**Records provided**
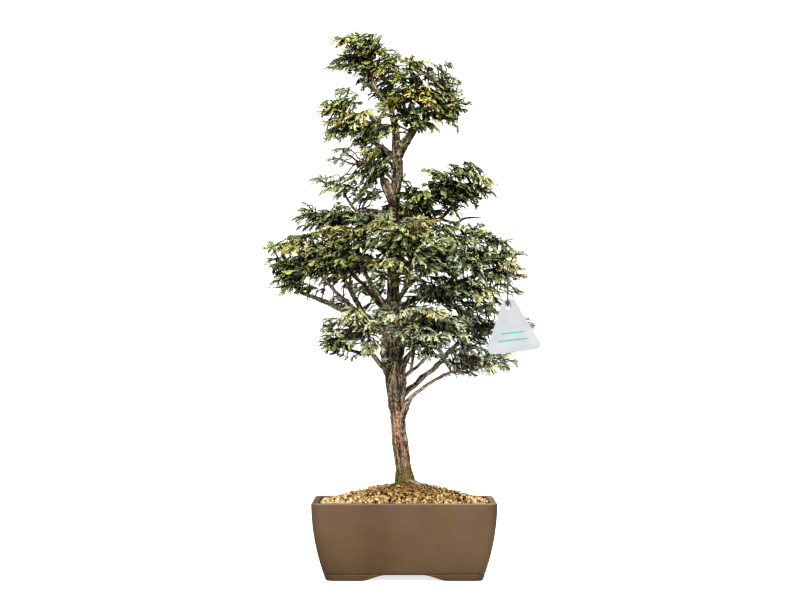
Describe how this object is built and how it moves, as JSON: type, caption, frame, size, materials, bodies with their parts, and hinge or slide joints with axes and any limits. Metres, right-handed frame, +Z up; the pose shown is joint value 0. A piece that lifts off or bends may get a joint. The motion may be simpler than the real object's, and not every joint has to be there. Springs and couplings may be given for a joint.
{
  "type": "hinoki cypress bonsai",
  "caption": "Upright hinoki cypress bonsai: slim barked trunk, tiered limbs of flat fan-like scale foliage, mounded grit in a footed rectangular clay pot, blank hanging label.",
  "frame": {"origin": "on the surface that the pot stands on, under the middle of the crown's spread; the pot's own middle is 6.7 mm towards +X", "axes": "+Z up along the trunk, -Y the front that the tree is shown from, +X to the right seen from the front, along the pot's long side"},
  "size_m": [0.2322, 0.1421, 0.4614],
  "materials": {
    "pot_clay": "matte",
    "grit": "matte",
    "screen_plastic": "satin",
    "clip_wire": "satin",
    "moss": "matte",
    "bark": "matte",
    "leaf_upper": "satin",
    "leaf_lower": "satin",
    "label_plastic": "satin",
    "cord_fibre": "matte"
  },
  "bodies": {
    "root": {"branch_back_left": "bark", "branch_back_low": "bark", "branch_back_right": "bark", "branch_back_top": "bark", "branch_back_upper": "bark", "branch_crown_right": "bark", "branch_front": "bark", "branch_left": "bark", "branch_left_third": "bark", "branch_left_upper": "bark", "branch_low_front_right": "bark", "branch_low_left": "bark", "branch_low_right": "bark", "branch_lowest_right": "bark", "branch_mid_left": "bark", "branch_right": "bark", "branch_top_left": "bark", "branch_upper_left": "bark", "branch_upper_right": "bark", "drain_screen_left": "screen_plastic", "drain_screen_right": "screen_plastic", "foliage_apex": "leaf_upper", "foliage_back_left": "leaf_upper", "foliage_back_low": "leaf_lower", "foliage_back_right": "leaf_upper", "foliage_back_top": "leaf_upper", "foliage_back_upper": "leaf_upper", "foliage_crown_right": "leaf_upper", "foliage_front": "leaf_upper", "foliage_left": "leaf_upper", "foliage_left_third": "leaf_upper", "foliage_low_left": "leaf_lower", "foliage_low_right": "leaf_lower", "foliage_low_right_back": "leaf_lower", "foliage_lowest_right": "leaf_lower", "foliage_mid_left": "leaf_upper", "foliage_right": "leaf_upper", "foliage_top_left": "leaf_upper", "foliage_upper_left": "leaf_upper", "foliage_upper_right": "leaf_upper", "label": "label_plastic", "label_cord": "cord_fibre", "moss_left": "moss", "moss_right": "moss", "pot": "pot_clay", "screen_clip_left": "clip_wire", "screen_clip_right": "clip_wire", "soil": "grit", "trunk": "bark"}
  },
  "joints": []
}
==
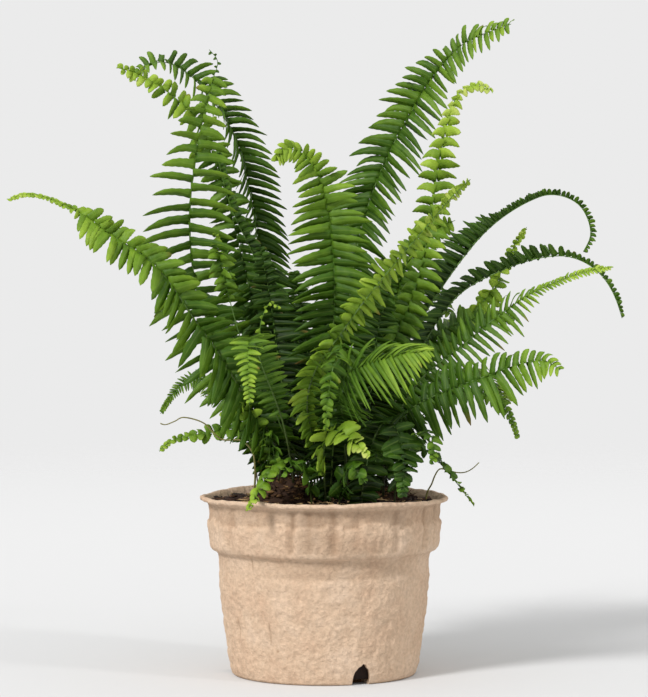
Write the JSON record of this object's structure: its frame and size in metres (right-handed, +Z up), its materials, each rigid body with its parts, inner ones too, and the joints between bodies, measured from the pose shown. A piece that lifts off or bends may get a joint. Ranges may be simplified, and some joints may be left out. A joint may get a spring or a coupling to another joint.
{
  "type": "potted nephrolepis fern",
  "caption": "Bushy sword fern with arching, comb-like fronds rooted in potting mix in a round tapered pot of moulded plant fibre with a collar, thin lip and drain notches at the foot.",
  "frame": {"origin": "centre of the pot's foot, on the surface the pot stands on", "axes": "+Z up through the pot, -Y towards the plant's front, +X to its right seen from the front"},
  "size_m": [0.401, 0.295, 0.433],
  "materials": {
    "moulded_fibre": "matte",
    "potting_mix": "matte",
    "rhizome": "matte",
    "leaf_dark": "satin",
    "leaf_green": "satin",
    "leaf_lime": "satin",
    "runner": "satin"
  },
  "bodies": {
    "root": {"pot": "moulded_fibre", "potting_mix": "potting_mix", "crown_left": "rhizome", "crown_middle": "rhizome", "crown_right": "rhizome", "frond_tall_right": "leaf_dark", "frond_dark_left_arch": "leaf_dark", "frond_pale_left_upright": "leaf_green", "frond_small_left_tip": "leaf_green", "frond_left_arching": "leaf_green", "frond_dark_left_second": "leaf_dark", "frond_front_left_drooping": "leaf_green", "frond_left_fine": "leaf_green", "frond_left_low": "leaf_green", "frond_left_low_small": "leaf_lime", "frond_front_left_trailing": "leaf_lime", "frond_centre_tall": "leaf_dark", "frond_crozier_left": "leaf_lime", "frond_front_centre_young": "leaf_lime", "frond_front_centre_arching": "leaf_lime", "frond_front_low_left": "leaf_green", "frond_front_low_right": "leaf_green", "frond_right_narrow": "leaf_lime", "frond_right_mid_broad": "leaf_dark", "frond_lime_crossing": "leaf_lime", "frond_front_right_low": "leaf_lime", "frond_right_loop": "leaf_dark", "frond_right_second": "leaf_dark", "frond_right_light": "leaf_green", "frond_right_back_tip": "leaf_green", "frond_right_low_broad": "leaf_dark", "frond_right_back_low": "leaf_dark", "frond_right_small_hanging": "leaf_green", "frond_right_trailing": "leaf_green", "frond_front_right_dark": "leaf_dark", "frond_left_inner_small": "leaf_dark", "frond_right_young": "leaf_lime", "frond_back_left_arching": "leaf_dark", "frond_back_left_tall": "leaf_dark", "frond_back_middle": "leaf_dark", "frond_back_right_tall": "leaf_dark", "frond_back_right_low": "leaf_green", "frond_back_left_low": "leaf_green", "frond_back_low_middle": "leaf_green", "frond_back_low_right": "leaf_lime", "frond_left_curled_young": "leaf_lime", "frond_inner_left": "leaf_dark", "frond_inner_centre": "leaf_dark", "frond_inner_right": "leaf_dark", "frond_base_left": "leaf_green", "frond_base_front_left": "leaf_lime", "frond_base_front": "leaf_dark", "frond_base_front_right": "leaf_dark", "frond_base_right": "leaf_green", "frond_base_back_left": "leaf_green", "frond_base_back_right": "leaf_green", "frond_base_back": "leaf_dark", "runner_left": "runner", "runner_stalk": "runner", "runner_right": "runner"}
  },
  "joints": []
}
* * *
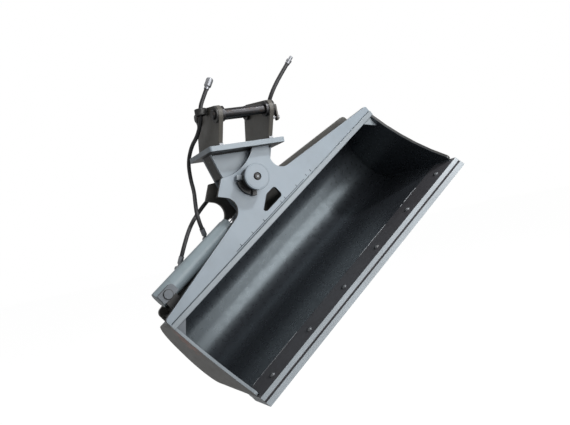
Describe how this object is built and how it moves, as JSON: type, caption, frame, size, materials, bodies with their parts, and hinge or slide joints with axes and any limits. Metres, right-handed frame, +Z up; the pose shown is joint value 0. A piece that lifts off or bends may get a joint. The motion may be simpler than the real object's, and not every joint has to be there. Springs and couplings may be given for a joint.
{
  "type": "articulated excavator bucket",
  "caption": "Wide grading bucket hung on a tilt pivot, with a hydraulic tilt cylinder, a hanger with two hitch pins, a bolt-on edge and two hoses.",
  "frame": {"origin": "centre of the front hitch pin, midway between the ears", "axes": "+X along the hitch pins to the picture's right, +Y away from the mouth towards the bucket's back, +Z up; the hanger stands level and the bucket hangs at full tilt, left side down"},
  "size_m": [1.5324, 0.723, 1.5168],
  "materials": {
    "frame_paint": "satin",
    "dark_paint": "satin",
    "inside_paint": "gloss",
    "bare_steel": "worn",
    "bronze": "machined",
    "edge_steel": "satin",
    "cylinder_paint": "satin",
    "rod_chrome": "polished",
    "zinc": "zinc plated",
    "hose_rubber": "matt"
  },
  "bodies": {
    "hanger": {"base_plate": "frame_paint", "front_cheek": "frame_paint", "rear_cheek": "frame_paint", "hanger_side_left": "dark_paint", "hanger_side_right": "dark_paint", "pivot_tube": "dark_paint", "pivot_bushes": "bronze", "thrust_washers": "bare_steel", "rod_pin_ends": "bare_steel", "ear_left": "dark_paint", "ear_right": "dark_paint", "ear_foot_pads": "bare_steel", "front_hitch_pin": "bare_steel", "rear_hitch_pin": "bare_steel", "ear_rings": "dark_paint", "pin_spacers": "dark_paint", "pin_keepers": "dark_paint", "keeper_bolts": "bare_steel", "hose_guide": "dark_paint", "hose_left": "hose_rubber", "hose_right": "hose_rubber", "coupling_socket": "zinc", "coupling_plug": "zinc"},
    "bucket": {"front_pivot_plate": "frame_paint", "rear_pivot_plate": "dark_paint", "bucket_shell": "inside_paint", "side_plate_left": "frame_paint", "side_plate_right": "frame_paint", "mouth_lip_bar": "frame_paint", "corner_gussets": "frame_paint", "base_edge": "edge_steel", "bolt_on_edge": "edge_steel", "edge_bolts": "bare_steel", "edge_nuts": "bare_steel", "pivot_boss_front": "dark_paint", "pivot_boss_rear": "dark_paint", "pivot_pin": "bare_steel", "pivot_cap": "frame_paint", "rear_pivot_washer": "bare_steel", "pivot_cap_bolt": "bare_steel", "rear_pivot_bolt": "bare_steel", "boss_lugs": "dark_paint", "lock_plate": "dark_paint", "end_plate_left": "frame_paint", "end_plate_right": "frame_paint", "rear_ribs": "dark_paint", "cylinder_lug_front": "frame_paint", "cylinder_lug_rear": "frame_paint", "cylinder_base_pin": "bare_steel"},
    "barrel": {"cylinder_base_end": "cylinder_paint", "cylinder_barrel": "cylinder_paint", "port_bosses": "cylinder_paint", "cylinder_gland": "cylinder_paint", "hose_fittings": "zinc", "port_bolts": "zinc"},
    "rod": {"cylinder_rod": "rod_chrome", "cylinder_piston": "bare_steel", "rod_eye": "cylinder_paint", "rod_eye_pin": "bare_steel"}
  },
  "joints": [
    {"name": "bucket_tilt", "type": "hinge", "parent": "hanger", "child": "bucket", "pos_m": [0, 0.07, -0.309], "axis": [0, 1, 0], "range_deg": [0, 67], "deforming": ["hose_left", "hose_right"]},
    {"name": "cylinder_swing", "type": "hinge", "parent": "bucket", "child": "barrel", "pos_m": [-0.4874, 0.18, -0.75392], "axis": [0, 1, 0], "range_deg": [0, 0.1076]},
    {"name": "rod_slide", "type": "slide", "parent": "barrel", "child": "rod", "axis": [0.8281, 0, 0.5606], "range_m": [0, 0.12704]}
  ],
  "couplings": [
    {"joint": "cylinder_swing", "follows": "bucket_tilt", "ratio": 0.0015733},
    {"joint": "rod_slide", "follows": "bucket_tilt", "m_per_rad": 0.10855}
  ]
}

**Task goal**
Return every line in the listing that contains the word "hinge".

**Reply**
Describe how this object is built and how it moves, as JSON: type, caption, frame, size, materials, bodies with their parts, and hinge or slide joints with axes and any limits. Metres, right-handed frame, +Z up; the pose shown is joint value 0. A piece that lifts off or bends may get a joint. The motion may be simpler than the real object's, and not every joint has to be there. Springs and couplings may be given for a joint.
Describe how this object is built and how it moves, as JSON: type, caption, frame, size, materials, bodies with their parts, and hinge or slide joints with axes and any limits. Metres, right-handed frame, +Z up; the pose shown is joint value 0. A piece that lifts off or bends may get a joint. The motion may be simpler than the real object's, and not every joint has to be there. Springs and couplings may be given for a joint.
    {"name": "bucket_tilt", "type": "hinge", "parent": "hanger", "child": "bucket", "pos_m": [0, 0.07, -0.309], "axis": [0, 1, 0], "range_deg": [0, 67], "deforming": ["hose_left", "hose_right"]},
    {"name": "cylinder_swing", "type": "hinge", "parent": "bucket", "child": "barrel", "pos_m": [-0.4874, 0.18, -0.75392], "axis": [0, 1, 0], "range_deg": [0, 0.1076]},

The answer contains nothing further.